* begin Collected data *

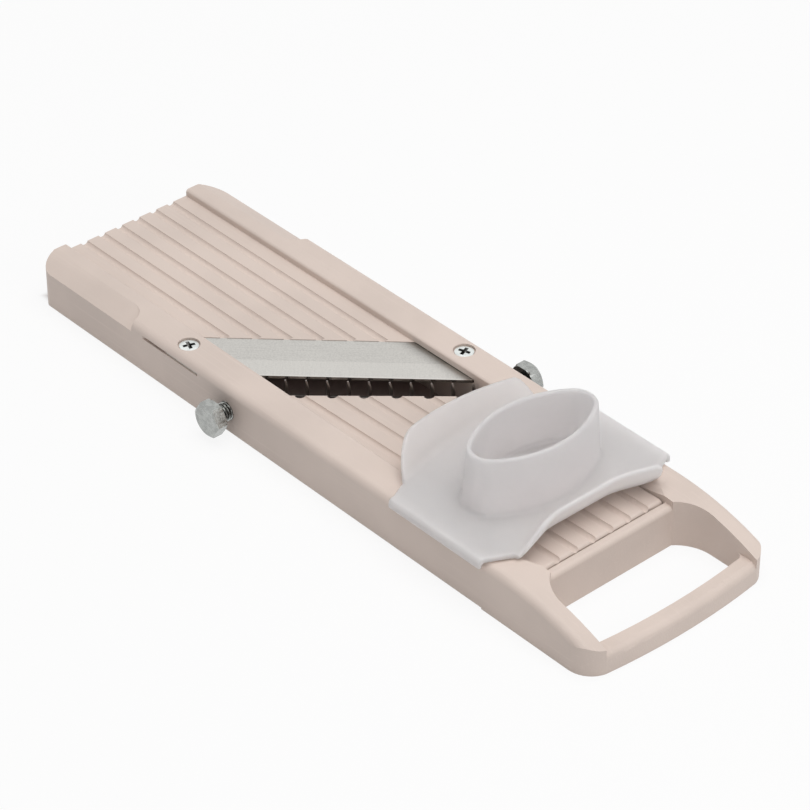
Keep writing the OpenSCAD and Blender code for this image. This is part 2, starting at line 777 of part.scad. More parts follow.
module adjuster_pad() color(steel_tint) placed() translate([adjuster_x, 0, pad_foot_z]) difference() {
    union() {
        cylinder(h = pad_top_z - pad_foot_z - pad_skirt, r = pad_radius);
        translate([0, 0, pad_top_z - pad_foot_z - pad_skirt])
            cylinder(h = pad_skirt, r1 = pad_radius, r2 = pad_radius - 1.5);
    }
    translate([0, 0, -1]) cylinder(h = pad_skirt + 1.7, r = stud_tip_radius + running);
}

module thumbscrew_stud() color(steel_tint) placed() translate([adjuster_x, 0, 0]) {
    translate([0, 0, stud_foot_z]) cylinder(h = stud_head, r = stud_head_radius);
    translate([0, 0, stud_foot_z]) cylinder(h = pad_foot_z - 0.1 - stud_foot_z, r = stud_radius);
    translate([0, 0, stud_foot_z]) cylinder(h = pad_foot_z + 1.5 - stud_foot_z, r = stud_tip_radius);
}

module thumbscrew_knob() color(knob_tint) placed() translate([adjuster_x, 0, knob_foot_z()]) difference() {
    cylinder(h = knob_thickness, r = knob_radius);
    translate([0, 0, knob_thickness - knob_recess])
        cylinder(h = knob_recess + 1, r = bridge_flange_radius + 0.7);
    translate([0, 0, stud_foot_z - knob_foot_z()]) cylinder(h = stud_head, r = stud_head_radius);
    translate([0, 0, stud_foot_z - knob_foot_z()]) cylinder(h = knob_thickness, r = stud_radius);
    for (i = [0 : scallop_count - 1]) rotate(i * 360 / scallop_count)
        translate([knob_radius + 0.5, 0, -1]) cylinder(h = knob_thickness + 2, r = scallop_radius, $fn = 32);
}

// ---- Finger guard ----

module guard_outline() {
    corner_x = guard_x - skirt_length / 2;
    intersection() {
        translate([guard_arc_x, 0]) circle(guard_arc, $fn = 128);
        polygon([
            [guard_x - guard_tail - 1, -guard_half], [corner_x + skirt_length, -guard_half],
            [guard_x + front_corner, -lip_half_width - 2.4], [guard_x + front_corner + 3.4, -lip_half_width],
            [guard_x + guard_front, -lip_shoulder], [guard_x + guard_front, lip_shoulder],
            [guard_x + front_corner + 3.4, lip_half_width], [guard_x + front_corner, lip_half_width + 2.4],
            [corner_x + skirt_length, guard_half], [guard_x - guard_tail - 1, guard_half]
        ]);
    }
}

module guard_skirt() {
    skirt_x = guard_x - skirt_length / 2;
    translate([skirt_x, guard_half - skirt_thickness, skirt_foot_z])
        cube([skirt_length, skirt_thickness, guard_top_z - skirt_foot_z - eps]);
}

// The elevation that the lips are trimmed to: level in the middle, falling at both ends.
module lip_window(shoulder) translate([-through, 0, 0]) along(body_length + 2 * through) polygon([
    [-lip_half_width, guard_foot_z + lip_rise], [lip_half_width, guard_foot_z + lip_rise],
    [lip_half_width, guard_top_z + lip_rise], [shoulder, guard_top_z + lip_height],
    [-shoulder, guard_top_z + lip_height], [-lip_half_width, guard_top_z + lip_rise]
]);

module tail_lip() intersection() {
    translate([guard_arc_x, 0, guard_foot_z]) rotate(140) rotate_extrude(angle = 80, $fn = 180) polygon([
        [guard_arc - lip_thickness * sqrt(2), 0], [guard_arc, 0],
        [guard_arc + lip_height + guard_thickness, lip_height + guard_thickness],
        [guard_arc + lip_height + guard_thickness - lip_thickness * sqrt(2), lip_height + guard_thickness]
    ]);
    lip_window(lip_half_width - 4);
}

module handle_lip() intersection() {
    foot_x = guard_x + guard_front;
    across(2 * lip_half_width) polygon([
        [foot_x - lip_thickness, guard_foot_z], [foot_x + 0.6, guard_foot_z],
        [foot_x + front_reach + lip_thickness, guard_top_z + lip_height],
        [foot_x + front_reach, guard_top_z + lip_height]
    ]);
    lip_window(lip_shoulder);
}

// One long side of the cup's oval, about a centre on the opposite side.
module side_arc(height, grow, centre) translate([centre, 0, 0])
    cylinder(h = height, r1 = cup_side_radius + grow + cup_draft, r2 = cup_side_radius + grow, $fn = 128);

// Solid oval of four arcs with drafted sides; grow < 0 gives the inside.
module drafted_oval(height, grow) {
    both_sides() translate([0, cup_spread, 0])
        cylinder(h = height, r1 = cup_end_radius + grow + cup_draft, r2 = cup_end_radius + grow);
    intersection() {
        side_arc(height, grow, -cup_centre);
        side_arc(height, grow, cup_centre);
        cube([through, 2 * cup_join, through * 2], center = true);
    }
}

module grip_cup() translate([guard_x + cup_shift, 0, guard_top_z - eps]) difference() {
    drafted_oval(cup_height, 0);
    translate([0, 0, eps]) drafted_oval(cup_height + 1, -cup_wall);
}

module grip_pips() for (x = pip_columns, y = pip_rows)
    translate([guard_x + x, y, guard_foot_z - pip_height])
        cylinder(h = pip_height + 0.2, r1 = pip_tip_radius, r2 = pip_foot_radius, $fn = 24);

module finger_guard() color(guard_tint) placed() {
    translate([0, 0, guard_foot_z]) linear_extrude(guard_thickness) guard_outline();
    both_sides() guard_skirt();
    tail_lip();
    handle_lip();
    grip_cup();
    grip_pips();
}

frame();
main_blade();
blade_screw(near);  // blade_screw_near
blade_screw(far);  // blade_screw_far
blade_insert(near);  // blade_insert_near
blade_insert(far);  // blade_insert_far
comb_blade();
bolt_bush(near);  // bolt_bush_near
bolt_bush(far);  // bolt_bush_far
hinge_pin();
adjuster_bridge();
bridge_bush();
bridge_screws();
feed_plate();
adjuster_pad();
thumbscrew_stud();
thumbscrew_knob();
clamp_bolt(near);  // clamp_bolt_near
clamp_bolt(far);  // clamp_bolt_far
finger_guard();
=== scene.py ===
"""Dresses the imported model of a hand-held mandoline slicer, and sets up its studio."""

import logging
import math
from dataclasses import dataclass
from enum import Enum
from typing import Callable, Sequence

import bmesh
import bpy
from mathutils import Matrix, Vector


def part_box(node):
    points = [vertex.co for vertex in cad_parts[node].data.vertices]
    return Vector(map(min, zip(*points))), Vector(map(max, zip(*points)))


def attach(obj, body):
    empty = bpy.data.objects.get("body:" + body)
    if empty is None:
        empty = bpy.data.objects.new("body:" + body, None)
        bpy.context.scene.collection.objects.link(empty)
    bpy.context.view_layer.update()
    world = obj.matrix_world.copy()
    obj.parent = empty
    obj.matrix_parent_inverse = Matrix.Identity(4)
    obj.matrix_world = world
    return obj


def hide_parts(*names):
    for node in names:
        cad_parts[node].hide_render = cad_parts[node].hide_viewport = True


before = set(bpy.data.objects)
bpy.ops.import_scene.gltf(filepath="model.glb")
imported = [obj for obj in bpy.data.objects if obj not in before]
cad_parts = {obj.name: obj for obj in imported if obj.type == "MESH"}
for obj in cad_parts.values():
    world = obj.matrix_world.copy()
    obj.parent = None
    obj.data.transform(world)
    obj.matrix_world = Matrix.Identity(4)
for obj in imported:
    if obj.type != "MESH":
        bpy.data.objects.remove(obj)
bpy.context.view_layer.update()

TURN = 2 * math.pi
BLADE_SLANT = math.radians(43.8)
NOISE_BAND = (0.3, 0.7)
CAD_GAP = 3e-6
MESH_GAP = 1e-6
PLACE_GAP = 1e-4
FLAT_WITHIN = math.radians(1.2)
log = logging.getLogger("slicer")

Colour = tuple[float, float, float]
Loop = list[Vector]
EdgeRule = Callable[[bmesh.types.BMEdge], bool]


class Side(Enum):
    """The two sides of the body, as the sign of Y."""

    NEAR = -1
    FAR = 1


class Maths(Enum):
    """The Math node operations that the finishes and the node trees use."""

    ADD = "ADD"
    SUBTRACT = "SUBTRACT"
    MULTIPLY = "MULTIPLY"
    DIVIDE = "DIVIDE"
    LEAST = "MINIMUM"
    MOST = "MAXIMUM"
    SIZE = "ABSOLUTE"
    FRACTION = "FRACT"
    SINE = "SINE"
    COSINE = "COSINE"


# ---- Node trees ----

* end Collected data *

> Challenge: Exactly reproduce the stretch from the line with "module finger_guard() color(guard_tint)" through the line with "points = [vertex.co", including both ends and nothing else.

> Solution to the exercise:
module finger_guard() color(guard_tint) placed() {
    translate([0, 0, guard_foot_z]) linear_extrude(guard_thickness) guard_outline();
    both_sides() guard_skirt();
    tail_lip();
    handle_lip();
    grip_cup();
    grip_pips();
}

frame();
main_blade();
blade_screw(near);  // blade_screw_near
blade_screw(far);  // blade_screw_far
blade_insert(near);  // blade_insert_near
blade_insert(far);  // blade_insert_far
comb_blade();
bolt_bush(near);  // bolt_bush_near
bolt_bush(far);  // bolt_bush_far
hinge_pin();
adjuster_bridge();
bridge_bush();
bridge_screws();
feed_plate();
adjuster_pad();
thumbscrew_stud();
thumbscrew_knob();
clamp_bolt(near);  // clamp_bolt_near
clamp_bolt(far);  // clamp_bolt_far
finger_guard();
=== scene.py ===
"""Dresses the imported model of a hand-held mandoline slicer, and sets up its studio."""

import logging
import math
from dataclasses import dataclass
from enum import Enum
from typing import Callable, Sequence

import bmesh
import bpy
from mathutils import Matrix, Vector


def part_box(node):
    points = [vertex.co for vertex in cad_parts[node].data.vertices]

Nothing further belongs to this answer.